Ajuda aos estudantes sírios Concluída aquela missão em fevereiro de 2013, uma nova causa suscitou de imediato a entrega de Sampaio. Com o arrastamento da guerra civil na Síria – e ainda antes da agudização da crise dos refugiados –, muitos estudantes universitários daquele país viram os cursos abrutamente interrompidos pelo encerramento (ou mesmo pela destruição pura e simples) das faculdades que frequentavam, ao passo que os alunos que concluíram o ensino secundário se viram privados de prosseguir estudos superiores.
Foi para dar uma mão a estes jovens que lançou a Plataforma Global de Assistência Académica de Emergência a Estudantes Sírios, que desde o ano letivo de 2013-2014 tem atribuído bolsas de estudo de emergência, permitindo-lhes frequentar cursos superiores em países tão distantes como Portugal ou a Lituânia. A plataforma tem o apoio do secretariado da União para o Mediterrâneo, da Liga Árabe, do Conselho da Europa, do Instituto Internacional de Educação, de um consórcio de universidades e escolas superiores, além de governos, fundações, empresas e personalidades a título individual.
Nos anúncios que a plataforma faz circular entre os potenciais candidatos nos campos de refugiados sírios no Líbano, Turquia e Iraque, há uma frase que faz a diferença e dá, logo ali, uma mensagem de libertação: “Encorajamos vivamente as estudantes do sexo feminino com as qualificações necessárias a apresentarem a sua candidatura.”
Em 2016 envolveu-se na campanha para eleger António Guterres como secretário-geral da ONU. O seu frágil estado de saúde levou-o a ser internado em outubro, o que se repetiria em 2017. Neste ano foi lançado o segundo volume da sua biografia, onde explicava a queda do governo Santana Lopes (2004). Sem responder às críticas do ex-primeiro-ministro, declarou ser pessoa “de boa fé” e não estar arrependido. Em julho, no Conselho de Estado, deixou um alertou sobre o estado do SNS.
Nestes quatro últimos anos de vida, a cruzada de Sampaio foi a do apoio aos refugiados. Ele que foi um dos impulsionadores da Plataforma Global para os Estudantes Sírios, bateu-se ainda em agosto deste ano para que os financiadores da plataforma reforçassem de emergência o envelope das bolsas de estudo para apoiar jovens afegãs. E foi por esta luta que foi homenageado, em 2018, pelo Presidente Marcelo Rebelo de Sousa, que o condecorou com o Grande Colar da Ordem do Infante D. Henrique. Um ano depois, em 2019, o PS assinalava os seus 80 anos também com uma festa que o emocionou.

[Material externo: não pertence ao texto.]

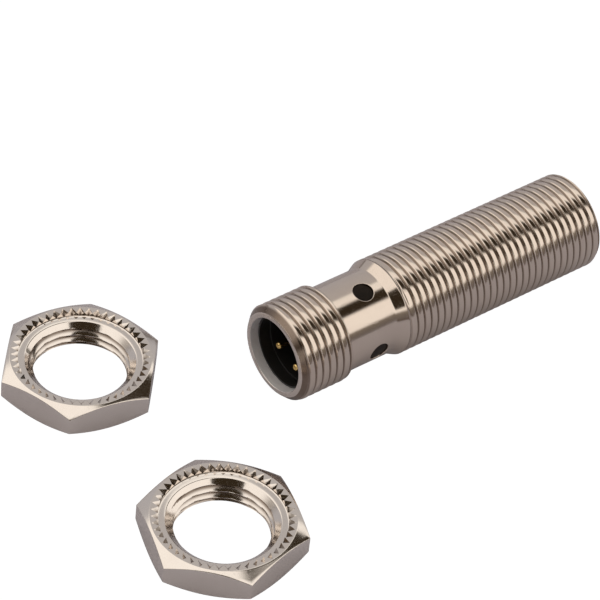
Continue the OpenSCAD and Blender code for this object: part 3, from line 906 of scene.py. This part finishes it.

Instalado na Casa do Regalo após deixar Belém, em 2006, Sampaio lançou-se numa cruzada como enviado do secretário-geral da ONU para a luta contra a tuberculose. Ban Ki-moon, sucessor de Kofi Annan à frente da ONU, nomeou Jorge Sampaio, em 2007, Alto Representante para a Aliança das Civilizações. Sampaio entregou-se, em 2013, a nova causa, apoiando estudantes sírios, impedidos pela guerra de frequentarem cursos superiores, com bolsas de estudo de emergência.